IDLES: Ultra Mono, an album that 2020 desperately needed. The album’s restless energy and upbeat anger reflects the chaos and uncertainty of our current world. This album is filled with intelligent and powerful statements covering areas such as Race, Gender, Class Division, Austerity, the British Empire and Consent (just to name a few…), an impressive range of issues within 42 minutes. Ultra Mono was released on September 25th, 2020, where the music magazine Louder Than War awarded it a 10 out of 10 and described it as “the album of their career.”
Back in 2017, IDLES came to fame with their career defining album ‘Brutalism’, placing the band into one of England’s best up and coming rock bands. The Bristolian band consists of Joe Talbot on vocals, Mark Bowen (guitar), Lee Kiernan (guitar), Adam Devonshire (bass) and Jon Beavis (drums). The band has faced a wide reception, with critics labelling them as ‘performative activists’ who have shouted their way to the top, which is hard to believe when looking into the passions and beliefs intertwined in the band’s material. Within a Facebook post made by Joe himself, they explain what the album really means to them:
“ULTRA MONO is the acceptance of now and I and you. We are not the same but behold something together that is true: the moment. I cannot control anything but my ideas, my actions and my emotions, I cannot control yours. In allowing our art to be momentary, we give ourselves and you the opportunity to perceive who we all are now as truth. It is an engine of all that we can’t control: our race, our age, our class and our past in the form of what we control absolutely – our music, our now. Joy is still an act of resistance. No more apologies. We will work hard and work honestly. Ultra Mono is joy’s engine and it goes. We hope that you feel a sense of strength and purpose from listening to Ultra Mono. It is meant to fill you with the violence love and the rhythm of now. You are now. You are all. All is love.”
– Joe Talbot, via Facebook
In IDLES’ own homemade fashion, the album opens with a monster of a message, stating “This means war” Anti-war! War!”, an explosive point surrounding the idea of letting go of intrusive thoughts/ negativity and just being in the moment. The politically charged topics are made incredibly clear from the get-go with no need for beating around the bush, as heard in the song ‘Grounds’:
“Saying my race and class aint suitable/So I raise my pink fist and say black is beautiful.”

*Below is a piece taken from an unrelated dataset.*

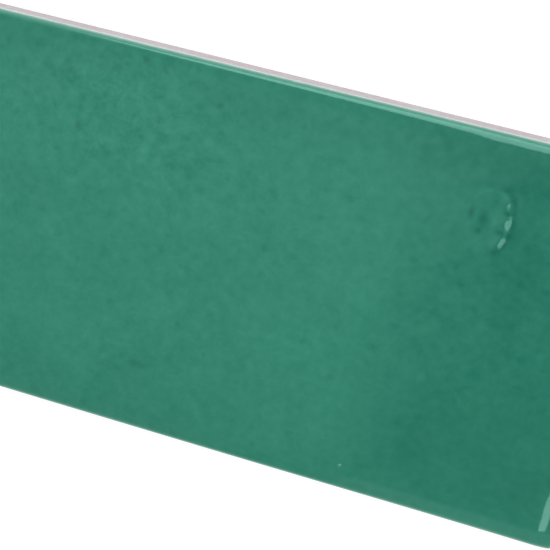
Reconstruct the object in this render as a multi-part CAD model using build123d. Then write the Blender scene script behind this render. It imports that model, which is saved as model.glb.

The toxicity of our country’s current political climate is made evident, where nationalism is a huge flaw within Britain (heavily featured within the album’s hit ‘Model Village’), with references to the newspaper ‘The Sun’ and of course Brexit. Their call for ‘strength in numbers’ insinuates the idea that the demise of the status quo can only be started through solidarity and cooperation, where the songs’ powerful drums and heavy guitar riffs only exacerbate the importance of being loud and angry, where peaceful protests can only get us so far. The punk/jungle song ‘Carcinogenic’ also holds a powerful message to today’s political climate, where the band perfectly summarizes the real carcinogenic in society as inequality. Their use of instrumentals also reflects the idea of mundanity and exploitation of modern life with the use of distortion and repetition within the song’s structure.
“Cramming people into high-rises, while selling their welfare for low prices/Public spending gets big slices, while ignoring the true crisis”The ‘in-your-face’ shouting and fearlessness is exactly what the UK’s rock scene needs right now, where politics is an important part of what makes rock music great. Its self-aware anger combined with great wit and a mosh-pit worthy guitar riff compels the audience to finally want to make passionate changes to how we live our daily lives and how others do too.